David A.B. Miller

Stanford University


Primary Section: 31, Engineering Sciences
Secondary Section: 33, Applied Physical Sciences
Membership Type:
Member (elected 2008)

Biosketch

David Miller (B. Sc., St. Andrews, Ph.D., Heriot-Watt) is the W. M. Keck Professor of Electrical Engineering, and Professor by Courtesy of Applied Physics at Stanford University. Before Stanford, he was with Bell Laboratories from 1981 to 1996, as a department head from 1987. He has published over 280 scientific papers, holds over 75 patents, has a Google h-index of over 100, is the author of the textbook Quantum Mechanics for Scientists and Engineers (Cambridge, 2008), and has taught open online quantum mechanics classes to over 50,000 students.   He was President of the IEEE LEOS (now Photonics Society) in 1995, and has served on Boards for various societies, companies, and university and government bodies.   He was awarded the OSA Adolph Lomb Medal and the R. W. Wood Prize, the ICO International Prize in Optics, the IEEE Third Millennium Medal, and the 2013 Carnegie Millennium Professorship.
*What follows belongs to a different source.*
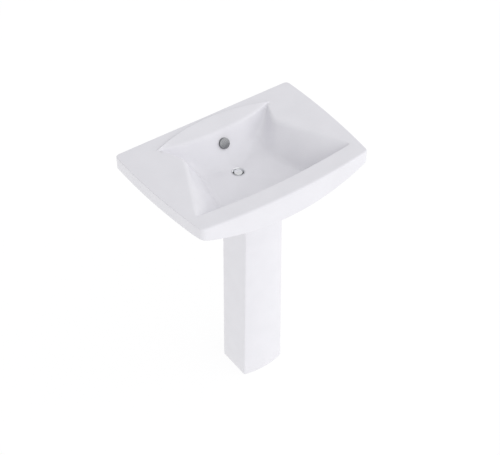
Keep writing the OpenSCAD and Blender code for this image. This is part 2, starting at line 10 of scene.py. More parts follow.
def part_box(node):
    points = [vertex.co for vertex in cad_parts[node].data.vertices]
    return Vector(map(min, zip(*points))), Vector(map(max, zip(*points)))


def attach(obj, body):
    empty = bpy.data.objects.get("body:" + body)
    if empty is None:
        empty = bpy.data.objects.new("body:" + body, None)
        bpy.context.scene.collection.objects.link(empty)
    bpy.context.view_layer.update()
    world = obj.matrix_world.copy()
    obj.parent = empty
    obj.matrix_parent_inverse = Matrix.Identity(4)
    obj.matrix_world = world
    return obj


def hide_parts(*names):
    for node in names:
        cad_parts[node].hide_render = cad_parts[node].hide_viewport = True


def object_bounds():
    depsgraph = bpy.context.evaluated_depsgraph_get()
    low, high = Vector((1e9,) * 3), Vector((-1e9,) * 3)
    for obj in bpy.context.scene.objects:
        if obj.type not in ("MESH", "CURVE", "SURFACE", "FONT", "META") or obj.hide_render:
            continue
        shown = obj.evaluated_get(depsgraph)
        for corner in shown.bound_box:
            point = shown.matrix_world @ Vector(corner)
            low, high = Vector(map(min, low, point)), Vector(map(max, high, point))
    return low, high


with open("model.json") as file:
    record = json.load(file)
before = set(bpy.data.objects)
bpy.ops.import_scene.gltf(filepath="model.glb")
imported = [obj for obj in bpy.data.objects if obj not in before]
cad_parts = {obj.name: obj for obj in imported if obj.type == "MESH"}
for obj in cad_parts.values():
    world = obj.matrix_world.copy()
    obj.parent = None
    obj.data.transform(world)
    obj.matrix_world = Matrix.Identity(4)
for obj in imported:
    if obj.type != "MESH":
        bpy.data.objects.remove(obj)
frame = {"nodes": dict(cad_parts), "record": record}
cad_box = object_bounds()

He is also a Fellow of APS, OSA, IEEE, the Electromagnetics Academy, the Royal Society of London and the Royal Society of Edinburgh, holds two Honorary Doctorates, and is a Member of the US National Academies of Sciences and of Engineering. 

Research Interests

David Miller's research interests include: fundamentals of optics in communicating, processing and sensing information; programmable and self-configuring optics; nanophotonics; and optoelectronic physics and applications of quantum-confined structures, such as semiconductor quantum wells. One major recent research topic is the design, control, and configuration of complex integrated optics enabled by micro- and nano-fabrication, including algorithms and architectures of programmable and self-configuring integrated optical networks for applications in information processing, communications and sensing. He has also developed a new modal view of optical systems that has led to fundamental physical laws and gives limits and design approaches for complex optical systems generally.